Timber from Brazil Amazon more easily going west
With five new bridges to be completed in 2011, the interior of the Amazon basin will gain its first road outlet, through Peru, to the Pacific Ocean. At the same time the Brazilian government has released logging concessions amounting to one million hectares this year, expected to increase to 11 million within five years. These transportation improvements coupled with a large increase in logging concessions will make it far easier to export timber to the Asian market.
(Sources: ITTO, CNN)
 
Russia to cut export tariffs on timber in 2011
There have been discussions for 17 years whether Russia will enter WTO or not and gain access to low tariff markets. Prime Minister Igor Shuvalov is, after successful negotiations with the EU, close to signing an agreement to join during 2011. Upon entering the WTO, the export tariffs on timber will likely drop, foreseeably affecting the world wide log trade. China and Scandinavia have decreased Russian imports while Oceania and US Pacific Northwest have increased exports to Asia to replace Russian fiber. Removal of Russian timber tariffs could have a deleterious effect on the US Pacific Northwest, a region that in Q3 exported approximately one million cubic meters of logs to China. (Sources: RISI, Reuters)
 
Carbon credits from forestry in progress
Despite low hopes for any big movements in the allowances for carbon credits in the post Kyoto 2012 Protocol at the climate convention in Cancun starting end of November, some positive light can still be seen. There are discussions that the EU may allow carbon credits from protected forests under the REDD programme. Also, Governor Arnold Schwarzenegger wants to include forest based offset credits into California's cap and trade scheme, which is planned to start in 2012.

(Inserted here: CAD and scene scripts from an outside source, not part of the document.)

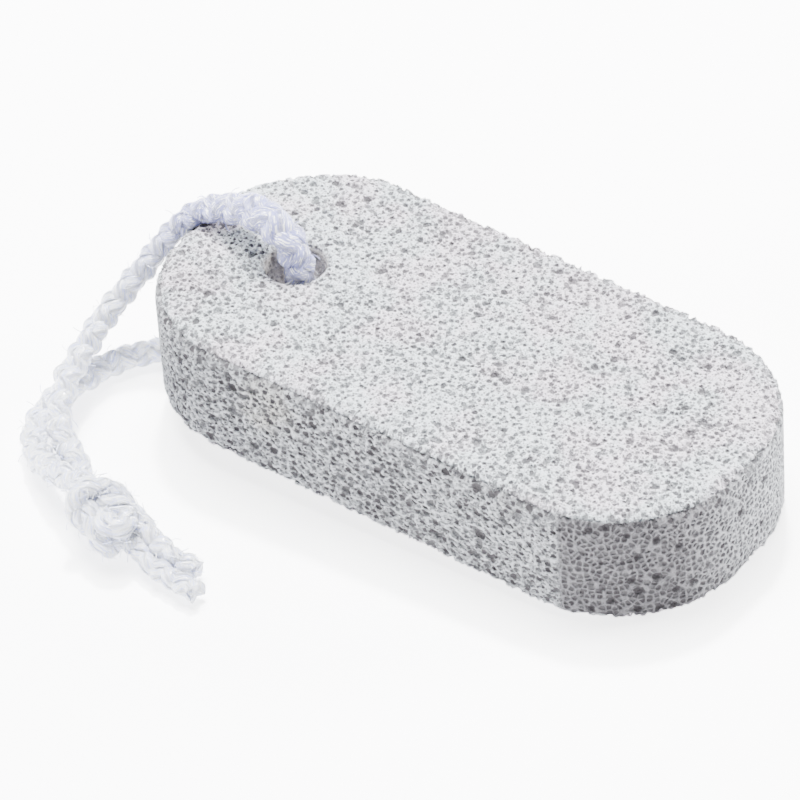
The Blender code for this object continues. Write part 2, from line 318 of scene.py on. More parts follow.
def looseFilaments(tree, strands, keep, fuzz, settings):
    # short bent threads that stand off the cord, more of them at its two cut ends and its knot
    start, middle, end = settings["filament"]
    stem = addNode(tree, "GeometryNodeCurveQuadraticBezier", {
        "Resolution": 4, "Start": start, "Middle": middle, "End": end})
    profile = addNode(tree, "GeometryNodeCurvePrimitiveCircle", {
        "Resolution": 3, "Radius": settings["filamentRadius"]}, mode="RADIUS")
    thread = addNode(tree, "GeometryNodeCurveToMesh", {
        "Curve": stem.outputs[0], "Profile Curve": profile.outputs[0], "Fill Caps": True})

    here = addNode(tree, "GeometryNodeInputPosition").outputs[0]
    normal = addNode(tree, "GeometryNodeInputNormal").outputs[0]
    outer = vectorMaths(tree, "DOT_PRODUCT", normal, keep.outputs["outward"])
    chosen = product(tree, maths(tree, "GREATER_THAN", outer, settings["filamentFacing"]),
                     maths(tree, "GREATER_THAN", splitVector(tree, here)[2], settings["filamentFloor"]))
    share = keep.outputs["share"]
    more = maths(tree, "MAXIMUM", remap(tree, share, 0.0, settings["frayed"], 1.0, 0.0),
                 remap(tree, share, 1.0 - settings["frayed"], 1.0))
    fromKnot = vectorMaths(tree, "DISTANCE", here, settings["knotAt"])
    atKnot = remap(tree, fromKnot, *settings["knotReach"], settings["knotShare"], 0.0)
    more = maths(tree, "MAXIMUM", more, atKnot)
    density = product(tree, fuzz, maths(tree, "MULTIPLY_ADD", more, settings["fuzzMore"], 1.0))
    spots = addNode(tree, "GeometryNodeDistributePointsOnFaces", {
        "Mesh": strands, "Selection": chosen, "Density": density, "Seed": 4}, distribute_method="RANDOM")
    lean = settings["filamentLean"]
    spin = addNode(tree, "FunctionNodeRandomValue", {"Seed": 5}, data_type="FLOAT_VECTOR")
    spin.inputs[0].default_value = (-lean, -lean, 0.0)
    spin.inputs[1].default_value = (lean, lean, math.tau)
    turned = addNode(tree, "FunctionNodeRotateRotation", rotation_space="LOCAL")
    feed(tree, turned.inputs[0], spots.outputs["Rotation"])
    feed(tree, turned.inputs[1], spin.outputs[0])
    size = addNode(tree, "FunctionNodeRandomValue", {"Seed": 6}, data_type="FLOAT")
    size.inputs[2].default_value, size.inputs[3].default_value = settings["filamentScale"]
    spread = addNode(tree, "GeometryNodeInstanceOnPoints", {
        "Points": spots.outputs["Points"], "Instance": thread.outputs[0],
        "Rotation": turned.outputs[0], "Scale": size.outputs[1]})
    return spread.outputs[0]


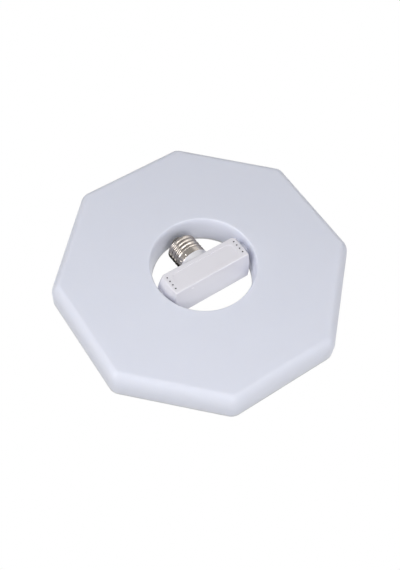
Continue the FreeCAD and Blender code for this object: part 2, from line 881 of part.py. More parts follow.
def make_screw_shell():
    """Thin rolled shell: plain skirt, round thread and drawn-in end."""
    thread_start = cap_rim_z + shell_skirt_length
    edges, thread_end = thread_edges(thread_start)
    mouth_z = contact_tip_z - contact_thickness - insulator_rise()
    skirt_inner = shell_radius - shell_thickness
    root_inner = shell_root_radius - shell_thickness
    mouth_inner = shell_mouth_radius
    edges.append(line(V(shell_radius, 0, cap_rim_z), V(shell_radius, 0, thread_start)))
    shoulder = V(shell_mouth_radius + shell_thickness, 0, mouth_z)
    edges.append(line(V(shell_radius, 0, thread_end), shoulder))
    edges.append(line(shoulder, V(mouth_inner, 0, mouth_z)))
    inner = [V(mouth_inner, 0, mouth_z)]
    inner.append(V(skirt_inner, 0, thread_end - shell_thickness))
    for k in range(2 * thread_turns - 1, 0, -1):
        z = thread_start + k * thread_pitch / 2
        inner.append(V(root_inner if k % 2 else skirt_inner, 0, z))
    inner.append(V(skirt_inner, 0, thread_start))
    inner.append(V(skirt_inner, 0, cap_rim_z))
    for first, second in zip(inner, inner[1:]):
        edges.append(line(first, second))
    edges.append(line(V(skirt_inner, 0, cap_rim_z), V(shell_radius, 0, cap_rim_z)))
    return profile_solid(edges)


def insulator_rise():
    """Height of the insulator's cone above the shell's mouth."""
    return shell_mouth_radius - insulator_tip_radius


def make_cap_insulator():
    top = contact_tip_z - contact_thickness
    mouth = top - insulator_rise()
    return revolved([
        V(contact_stem_radius + running_gap, 0, mouth - insulator_depth),
        V(shell_mouth_radius - running_gap, 0, mouth - insulator_depth / 2),
        V(shell_mouth_radius - running_gap, 0, mouth),
        V(insulator_tip_radius, 0, top),
        V(contact_stem_radius + running_gap, 0, top),
    ])


def make_centre_contact():
    low = contact_tip_z - contact_thickness
    button = cylinder(contact_radius, V(0, 0, low), contact_thickness, Z_AXIS)
    rims = []
    for edge in button.Edges:
        if len(edge.Vertexes) == 1 and abs(edge.Vertexes[0].Point.z - contact_tip_z) < running_gap:
            rims.append(edge)
    button = button.makeFillet(contact_round, rims)
    stem = cylinder(contact_stem_radius, V(0, 0, low - contact_stem_length), contact_stem_length, Z_AXIS)
    return fused([button, stem])


def pcb_limits():
    inset = housing_wall + pcb_side_gap
    return housing_foot_z + inset, housing_rim_z - inset


def make_driver_board():
    low, high = pcb_limits()
    board = box(V(-pcb_length / 2, pcb_front_y, low), V(pcb_length / 2, pcb_back_y, high))
    holes = []
    for side in (-1, 1):
        start = V(side * pcb_screw_spacing / 2, pcb_front_y - cut_overrun, housing_mid_z)
        hole_depth = pcb_thickness + 2 * cut_overrun
        holes.append(cylinder(pcb_screw_shank_radius + seat_gap, start, hole_depth, Y_AXIS))
    return board.cut(holes)


def make_driver_board_screws():
    screws = []
    for side in (-1, 1):
        seat = V(side * pcb_screw_spacing / 2, pcb_front_y, housing_mid_z)
        head = cylinder(pcb_screw_head_radius, seat, pcb_screw_head_height, -Y_AXIS)
        shank = cylinder(pcb_screw_shank_radius, seat, pcb_screw_length, Y_AXIS)
        screws.append(head.fuse(shank).removeSplitter())
    return Part.makeCompound(screws)


def on_board(length, width, height, centre_x, centre_z):
    """Block standing on the driver board."""
    return box(
        V(centre_x - length / 2, pcb_front_y - height, centre_z - width / 2),
        V(centre_x + length / 2, pcb_front_y, centre_z + width / 2),
    )


def can_on_board(radius, height, centre_x, centre_z):
    """Round can standing on the driver board."""
    return cylinder(radius, V(centre_x, pcb_front_y, centre_z), height, -Y_AXIS)


def make_transformer_core():
    """Pair of E cores: two outer legs, a middle leg and the yokes."""
    block = on_board(core_length, core_depth, core_height, core_centre, housing_mid_z)
    window_half = core_length / 2 - core_leg_thickness
    window_low = pcb_front_y - core_height + core_leg_thickness
    window = box(
        V(core_centre - window_half, window_low, housing_mid_z - core_depth),
        V(core_centre + window_half, pcb_front_y - core_leg_thickness, housing_mid_z + core_depth),
    )
    middle = cylinder(
        core_leg_thickness / 2,
        V(core_centre, pcb_front_y, housing_mid_z),
        core_height,
        -Y_AXIS,
    )
    return fused([block.cut(window), middle])


def make_transformer_winding():
    start_y = pcb_front_y - core_leg_thickness - winding_gap
    height = core_height - 2 * (core_leg_thickness + winding_gap)
    outer = cylinder(winding_radius, V(core_centre, start_y, housing_mid_z), height, -Y_AXIS)
    bore = cylinder(
        core_leg_thickness / 2 + running_gap,
        V(core_centre, pcb_front_y, housing_mid_z),
        core_height,
        -Y_AXIS,
    )
    return outer.cut(bore)


def make_filter_choke():
    """Drum choke with a waist of wire between two flanges."""
    centre_x = choke_centre_x()
    body = can_on_board(choke_radius, choke_height, centre_x, choke_centre_z())
    waist_length = choke_height - 2 * choke_flange
    start = V(centre_x, pcb_front_y - choke_flange, choke_centre_z())
    sleeve = cylinder(choke_radius + cut_overrun, start, waist_length, -Y_AXIS)
    core = cylinder(choke_radius * choke_waist_share, start, waist_length, -Y_AXIS)
    return body.cut(sleeve.cut(core))


def choke_centre_x():
    return output_centre + output_radius + small_part_gap + choke_radius


def choke_centre_z():
    return pcb_limits()[0] + small_part_gap + choke_radius


def make_fuse_resistor():
    """Fusible resistor lying along the board's edge."""
    body = cylinder(
        fuse_radius,
        V(film_centre - fuse_length / 2, pcb_front_y - fuse_lift - fuse_radius, fuse_centre_z()),
        fuse_length,
        X_AXIS,
    )
    leads = []
    for side in (-0.5, 0.5):
        start = V(film_centre + side * (fuse_length / 2 - fuse_lift), pcb_front_y, fuse_centre_z())
        leads.append(cylinder(fuse_lift, start, fuse_radius + fuse_lift, -Y_AXIS))
    return fused([body] + leads)


def fuse_centre_z():
    return pcb_limits()[1] - small_part_gap - fuse_radius


def make_bridge_rectifier():
    centre_z = pcb_limits()[0] + small_part_gap + bridge_width / 2
    return on_board(bridge_length, bridge_width, bridge_height, bulk_centre, centre_z)


def make_driver_chip():
    return on_board(chip_body_length, chip_body_width, chip_body_height, output_centre, chip_centre_z())


def chip_centre_z():
    return pcb_limits()[0] + small_part_gap + chip_body_width / 2


def bulk_centre_z():
    return pcb_limits()[1] - small_part_gap - bulk_radius


def output_centre_z():
    return pcb_limits()[1] - small_part_gap - output_radius


def mains_lead_start(side):
    """Where a mains lead leaves the driver board, beside the neck."""
    return V(side * mains_lead_spread / 2, pcb_front_y, pcb_limits()[1] - 2 * lead_radius)


def make_live_lead():
    """Lead from the board up the neck to the centre contact."""
    stem_foot = contact_tip_z - contact_thickness - contact_stem_length
    start = mains_lead_start(-1)
    mid_y = pcb_front_y - lead_bend_radius * 2
    turn_z = cap_rim_z + spigot_length / 2
    return lead([
        start,
        V(start.x, mid_y, start.z),
        V(start.x, mid_y, turn_z),
        V(0, 0, turn_z + neck_bore_radius),
        V(0, 0, stem_foot),
    ])


def make_neutral_lead():
    """Lead from the board up the neck to the inside of the screw shell."""
    start = mains_lead_start(1)
    mid_y = pcb_front_y - lead_bend_radius * 2
    spigot_top = cap_rim_z + spigot_length
    inner = shell_root_radius - shell_thickness - lead_radius - seat_gap
    return lead([
        start,
        V(start.x, mid_y, start.z),
        V(start.x, mid_y, spigot_top + lead_radius),
        V(inner, 0, spigot_top + 2 * lead_bend_radius),
    ])


def make_output_leads():
    """Pair of leads from the board out through the hollow trunnion."""
    leads = []
    exit_x = half_cavity - trunnion_flange_thickness - lead_bend_radius * 2
    for row in (-0.5, 0.5):
        start = V(exit_x - small_part_gap, pcb_front_y, row * lead_pitch)
        leads.append(lead([start, V(start.x, 0, start.z), V(trunnion_end, 0, row * lead_pitch)]))
    return Part.makeCompound(leads)


def placed_ring(shape):
    """Turn a ring piece into its stored pose and hang it below the contact."""
    copy = shape.copy()
    copy.rotate(ORIGIN, X_AXIS, 90 + fold_angle_deg)
    copy.translate(V(0, 0, -contact_tip_z))
    return copy


def placed_head(shape):
    """Hang a head piece below the contact's tip."""
    copy = shape.copy()
    copy.translate(V(0, 0, -contact_tip_z))
    return copy


def ring_pieces():
    block = make_pivot_block()
    washer = make_friction_washer()
    return {
        "diffuser": make_diffuser(),
        "back_cover": make_back_cover(),
        "led_board": make_led_board(),
        "led_chips_outer": led_circle(outer_chip_circle_radius, outer_chip_count),
        "led_chips_inner": led_circle(inner_chip_circle_radius, inner_chip_count),
        "led_board_screws": make_board_screws(),
        "board_connector": make_board_connector(),
        "cover_screws": make_cover_screws(),
        "pivot_block_right": block,
        "pivot_block_left": mirrored(block),
        "pivot_block_screws": make_block_screws(),
        "friction_washer_right": washer,
        "friction_washer_left": mirrored(washer),
        "ring_leads": make_ring_leads(),
    }


def head_pieces():
    trunnion = make_trunnion()
    nut = make_trunnion_nut()
    return {
        "driver_housing": make_driver_housing(),
        "driver_lid": make_driver_lid(),
        "trunnion_right": trunnion,
        "trunnion_left": mirrored(trunnion),
        "trunnion_nut_right": nut,
        "trunnion_nut_left": mirrored(nut),
        "screw_shell": make_screw_shell(),
        "cap_insulator": make_cap_insulator(),
        "centre_contact": make_centre_contact(),
        "driver_board": make_driver_board(),
        "driver_board_screws": make_driver_board_screws(),
        "transformer_core": make_transformer_core(),
        "transformer_winding": make_transformer_winding(),
        "bulk_capacitor": can_on_board(bulk_radius, bulk_height, bulk_centre, bulk_centre_z()),
        "output_capacitor": can_on_board(output_radius, output_height, output_centre, output_centre_z()),
        "film_capacitor": on_board(film_length, film_width, film_height, film_centre, housing_mid_z),
        "filter_choke": make_filter_choke(),
        "fuse_resistor": make_fuse_resistor(),
        "bridge_rectifier": make_bridge_rectifier(),
        "driver_chip": make_driver_chip(),
        "live_lead": make_live_lead(),
        "neutral_lead": make_neutral_lead(),
        "output_leads": make_output_leads(),
    }


os.makedirs("parts", exist_ok=True)
pieces = {}
for name, shape in ring_pieces().items():
    pieces[name] = placed_ring(shape)
for name, shape in head_pieces().items():
    pieces[name] = placed_head(shape)
for name, shape in pieces.items():
    shape.exportStep("parts/" + name + ".step")
    print(name, shape.isValid(), len(shape.Solids), round(shape.Volume, 1))
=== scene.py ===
"""Folding ring ceiling light: finishes, fine pieces and studio around the packed part."""
import json
import math

import bpy
import numpy as np
from mathutils import Matrix, Vector


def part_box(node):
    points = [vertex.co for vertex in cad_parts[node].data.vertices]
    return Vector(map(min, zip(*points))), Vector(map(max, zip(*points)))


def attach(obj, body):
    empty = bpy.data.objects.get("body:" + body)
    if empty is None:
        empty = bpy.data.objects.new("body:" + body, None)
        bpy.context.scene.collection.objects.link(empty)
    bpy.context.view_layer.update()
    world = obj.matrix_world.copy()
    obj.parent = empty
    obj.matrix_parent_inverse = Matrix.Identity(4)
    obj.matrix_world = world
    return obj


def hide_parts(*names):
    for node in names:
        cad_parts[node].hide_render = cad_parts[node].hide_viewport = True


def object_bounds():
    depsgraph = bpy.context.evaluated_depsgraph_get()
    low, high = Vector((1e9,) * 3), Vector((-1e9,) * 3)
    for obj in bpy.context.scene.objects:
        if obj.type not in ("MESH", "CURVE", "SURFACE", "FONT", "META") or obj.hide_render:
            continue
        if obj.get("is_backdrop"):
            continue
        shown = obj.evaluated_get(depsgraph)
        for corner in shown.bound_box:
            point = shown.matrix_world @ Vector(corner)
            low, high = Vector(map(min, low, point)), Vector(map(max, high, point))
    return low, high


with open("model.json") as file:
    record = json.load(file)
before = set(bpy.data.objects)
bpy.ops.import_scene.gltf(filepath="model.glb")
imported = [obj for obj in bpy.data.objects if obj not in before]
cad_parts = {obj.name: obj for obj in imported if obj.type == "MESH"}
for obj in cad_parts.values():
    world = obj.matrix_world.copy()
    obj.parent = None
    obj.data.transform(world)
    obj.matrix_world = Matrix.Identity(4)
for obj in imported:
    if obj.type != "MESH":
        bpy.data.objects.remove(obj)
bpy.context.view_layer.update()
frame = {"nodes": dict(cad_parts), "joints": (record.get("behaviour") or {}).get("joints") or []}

bl_info = {
    "name": "Folding ring ceiling light",
    "version": (1, 0, 0),
    "blender": (4, 5, 0),
    "location": "View3D > Sidebar > Ring Light",
    "description": "Dresses the folding ring ceiling light and sets up its studio",
    "category": "Object",
}

HEAD = "driver_head"
RING = "lamp_ring"
MM = 0.001

# Pose of the ring in the part's frame: middle of the pivot, and the ring's own axes at rest.
PIVOT = Vector(frame["joints"][0]["pos_m"])
FOLD = math.radians(7.0)
RING_NORMAL = Vector((0.0, -math.cos(FOLD), -math.sin(FOLD)))
RING_UP = Vector((0.0, -math.sin(FOLD), math.cos(FOLD)))
RING_RIGHT = Vector((1.0, 0.0, 0.0))


def colour(red, green, blue):
    """Linear colour of an sRGB triple from 0 to 255, by the two-part curve of that standard."""
    values = np.array([red, green, blue]) / 255.0
    linear = np.where(values <= 0.04045, values / 12.92, ((values + 0.055) / 1.055) ** 2.4)
    return tuple(float(v) for v in linear)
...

(Sources: Carbon Positive, Bloomberg, Reuters)
--------------------------
The International Woodland Company A/S
Homepage: www.iwc.dk
E-mail: pha@iwc.dk
 
The news in this e-mail may be copied or forwarded only with reference to IWC. The news from IWC is based on information obtained from sources believed to be reliable and in good faith. The news is for information purposes only and is not intended to be construed as counseling. IWC is not responsible for any action based on the information in the news.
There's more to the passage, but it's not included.